Thereby I ran into following problem:
- featuretools have not choosen the combination I intended to achieve (see below)
- it looks like featuretools did not choose the combination because of type miss match?!
- by changing the type of the value I wanted to be multiply by the weighting factor I managed to get the right combination but not for the right target
- for target equal client, featuretools have not choosen the combination I intended to get at all. Only when I use the target equal loans where the date and the value are columns of, featuretools used the right combination
here is the code for the "WeightTimeUntil" primitive
def weight_time_until(array, time):
diff = pd.DatetimeIndex(array) - time
s = np.floor(diff.days/365/0.5)
aWidth = 9
a = math.log(0.1) / ( -(aWidth -1) )
w = np.exp(-a*s)
return w
WeightTimeUntil = make_trans_primitive(function=weight_time_until,
input_types=[Datetime],
return_type=Numeric,
uses_calc_time=True,
description="Calculates weight time until the cutoff time",
name="weight_time_until")
here is the DFS execution code:
features, feature_names = ft.dfs(entityset = es, target_entity = 'clients',
agg_primitives = ['sum'],
trans_primitives = [WeightTimeUntil, MultiplyNumeric])

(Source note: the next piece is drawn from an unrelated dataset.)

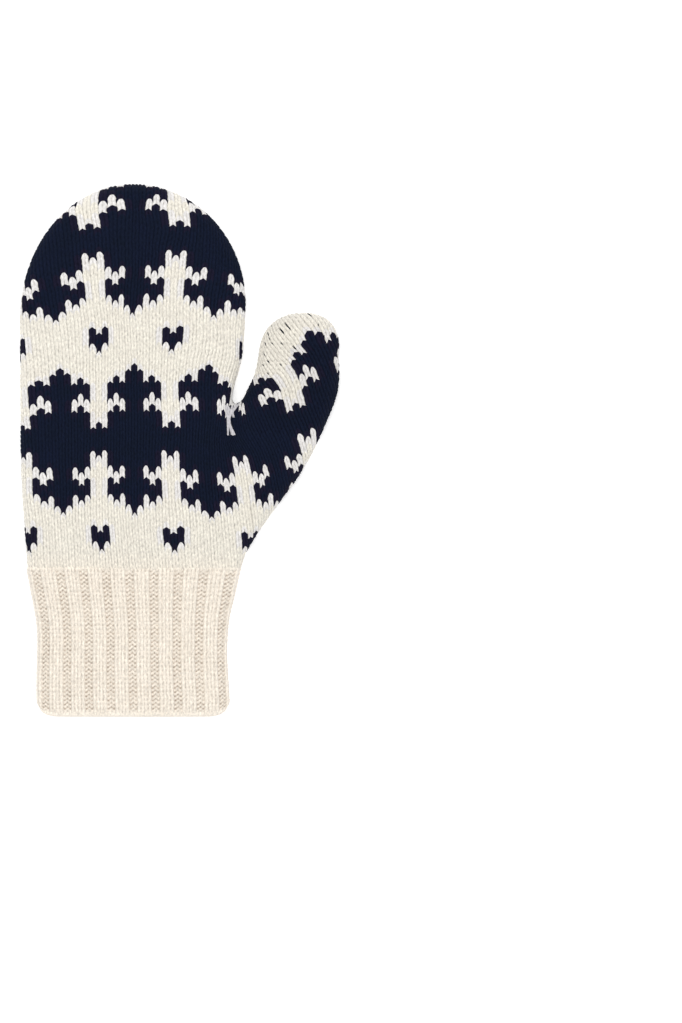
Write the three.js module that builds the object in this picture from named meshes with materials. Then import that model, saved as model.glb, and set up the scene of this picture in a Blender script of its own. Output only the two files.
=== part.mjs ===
// A stranded-knit mitten that lies flat on its palm: ribbed cuff, hand with a thumb gusset, and thumb.
// Millimetres, +Y from the wrist to the fingertips, the thumb at +X, and +Z up off the surface.
// The origin is on the surface, under the middle of the whole mitten.
import * as THREE from "three";

// Places along Y, from the edge of the cuff to the tip of the hand
const CUFF_EDGE_Y = -125.1;
const WRIST_Y = -55.2;
const CROTCH_Y = 7.6;
const HAND_TIP_Y = 125.1;
const THUMB_TIP_Y = 64.3;
const NODE_GAP = 0.3;

// Fabric: one knitted wall, and the folds at the sides of a tube that lies flat
const WALL = 2.6;
const FOLD_HEIGHT = 4.2;
const FOLD_TOP_RADIUS = 4.8;
const FOLD_STEPS = 3;

// Hand: straight sides up to the shoulders, then a round tip
const HAND_SHOULDER_LEFT = { x: -75.7, y: 61.2 };
const HAND_SHOULDER_RIGHT_Y = 68.7;
const HAND_TIP_X = -21.9;
const HAND_HALF_WIDTH = 50;
const HAND_SPANS = 8;

// Thumb: a leaning tube with a short round tip
const THUMB_SHOULDER = { x: 56.4, y: 44.3 };
const THUMB_TIP_X = 58.0;
const THUMB_HALF_WIDTH = 19.1;
const THUMB_CROWN = 4.6;
const THUMB_TIP_POWER = 2.4;
const THUMB_SPANS = 4;

// The seam at the crotch gathers the cloth into a dimple that fades out towards the wrist.
// Inside, the two walls part at the web, a little below the crotch.
const CROTCH_LINE_WRIST_X = -8;
const DIMPLE_END_Y = -15;
const WEB_Y = -2;
const INNER_DIMPLE_END_Y = -23;

// Cuff: ribs of two raised and two sunken stitches
const CUFF_HALF_WIDTH = 44;
const CUFF_SPANS = 10;
const CUFF_FOLD_HEIGHT = 4.0;
const CUFF_FOLD_TOP_RADIUS = 4.0;
const RIB_COUNT = 18;
const RIB_DEPTH = 1.1;
const RIB_PROFILE = [
  { share: 0.13, raised: true },
  { share: 0.44, raised: true },
  { share: 0.54, raised: false },
  { share: 0.72, raised: false },
  { share: 0.82, raised: true },
];

// Outline of the hand up to the crotch. crown is how far the cloth swells above its folds.
const HAND_SECTIONS = [
  { y: -55.2, left: -71.8, right: 28.9, crown: 5.4 },
  { y: -47.8, left: -72.4, right: 31.5, crown: 5.8 },
  { y: -36.5, left: -73.3, right: 38.5, crown: 6.4 },
  { y: -25.3, left: -74.2, right: 46.4, crown: 6.8 },
  { y: -14.0, left: -75.0, right: 54.8, crown: 7.0 },
  { y: -2.7, left: -75.3, right: 61.6, crown: 7.0 },
  { y: 7.6, left: -75.4, right: 66.7, crown: 7.0 },
];

// Inner edge of the hand above the crotch, from the seam to the shoulder
const HAND_INNER_SIDE = [
  { y: 7.6, right: 25.2, crown: 7.0 },
  { y: 21.7, right: 24.7, crown: 7.0 },
  { y: 31.1, right: 26.2, crown: 7.0 },
  { y: 42.4, right: 28.9, crown: 7.0 },
  { y: 54.0, right: 30.2, crown: 7.0 },
  { y: 68.7, right: 30.9, crown: 7.0 },
];

// Both edges of the thumb from its base to its shoulder
const THUMB_SECTIONS = [
  { y: 7.6, left: 25.6, right: 66.7 },
  { y: 15.2, left: 26.1, right: 70.1 },
  { y: 21.7, left: 27.4, right: 72.9 },
  { y: 28.0, left: 31.3, right: 74.7 },
  { y: 35.5, left: 35.4, right: 75.6 },
  { y: 44.3, left: 37.3, right: 75.5 },
];

// Outline of the cuff from its rounded edge to the wrist
const CUFF_SECTIONS = [
  { y: -125.1, left: -61.5, right: 19.5, crown: 5.2 },
  { y: -123.6, left: -64.6, right: 22.0, crown: 5.4 },
  { y: -120.0, left: -66.8, right: 23.4, crown: 5.5 },
  { y: -111.0, left: -66.9, right: 23.0, crown: 5.5 },
  { y: -98.5, left: -66.7, right: 22.3, crown: 5.4 },
  { y: -89.0, left: -66.5, right: 22.4, crown: 5.3 },
  { y: -79.8, left: -67.2, right: 23.3, crown: 5.3 },
  { y: -68.0, left: -69.4, right: 26.0, crown: 5.3 },
  { y: -55.2, left: -71.8, right: 28.9, crown: 5.4 },
];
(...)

and here the list of features:
<Feature: income>,
<Feature: credit_score>,
<Feature: join_month>,
<Feature: log_income>,
<Feature: SUM(loans.loan_amount)>,
<Feature: SUM(loans.rate)>,
<Feature: SUM(payments.payment_amount)>,
<Feature: WEIGHT_TIME_UNTIL(joined)>,
<Feature: join_month * log_income>,
<Feature: income * log_income>,
<Feature: income * join_month>,
<Feature: credit_score * join_month>,
<Feature: credit_score * log_income>,
<Feature: credit_score * income>,
<Feature: SUM(loans.WEIGHT_TIME_UNTIL(loan_start))>,
<Feature: SUM(loans.WEIGHT_TIME_UNTIL(loan_end))>,
<Feature: SUM(loans.loan_amount * rate)>,
<Feature: income * SUM(loans.loan_amount)>,
<Feature: credit_score * SUM(loans.loan_amount)>,
<Feature: log_income * SUM(payments.payment_amount)>,
<Feature: log_income * WEIGHT_TIME_UNTIL(joined)>,
<Feature: income * SUM(payments.payment_amount)>,
<Feature: join_month * SUM(loans.rate)>,
<Feature: income * SUM(loans.rate)>,
<Feature: join_month * SUM(loans.loan_amount)>,
<Feature: SUM(loans.rate) * SUM(payments.payment_amount)>,
<Feature: credit_score * WEIGHT_TIME_UNTIL(joined)>,
<Feature: SUM(loans.rate) * WEIGHT_TIME_UNTIL(joined)>,
<Feature: income * WEIGHT_TIME_UNTIL(joined)>,
<Feature: log_income * SUM(loans.loan_amount)>,
<Feature: SUM(loans.loan_amount) * WEIGHT_TIME_UNTIL(joined)>,
<Feature: SUM(loans.loan_amount) * SUM(payments.payment_amount)>,
<Feature: credit_score * SUM(loans.rate)>,
<Feature: log_income * SUM(loans.rate)>,
<Feature: credit_score * SUM(payments.payment_amount)>,
<Feature: SUM(payments.payment_amount) * WEIGHT_TIME_UNTIL(joined)>,
<Feature: join_month * WEIGHT_TIME_UNTIL(joined)>,
<Feature: SUM(loans.loan_amount) * SUM(loans.rate)>,
<Feature: join_month * SUM(payments.payment_amount)>
I expected something like this:
SUM(loans.loan_amount * loans.WEIGHT_TIME_UNTIL(loan_start))>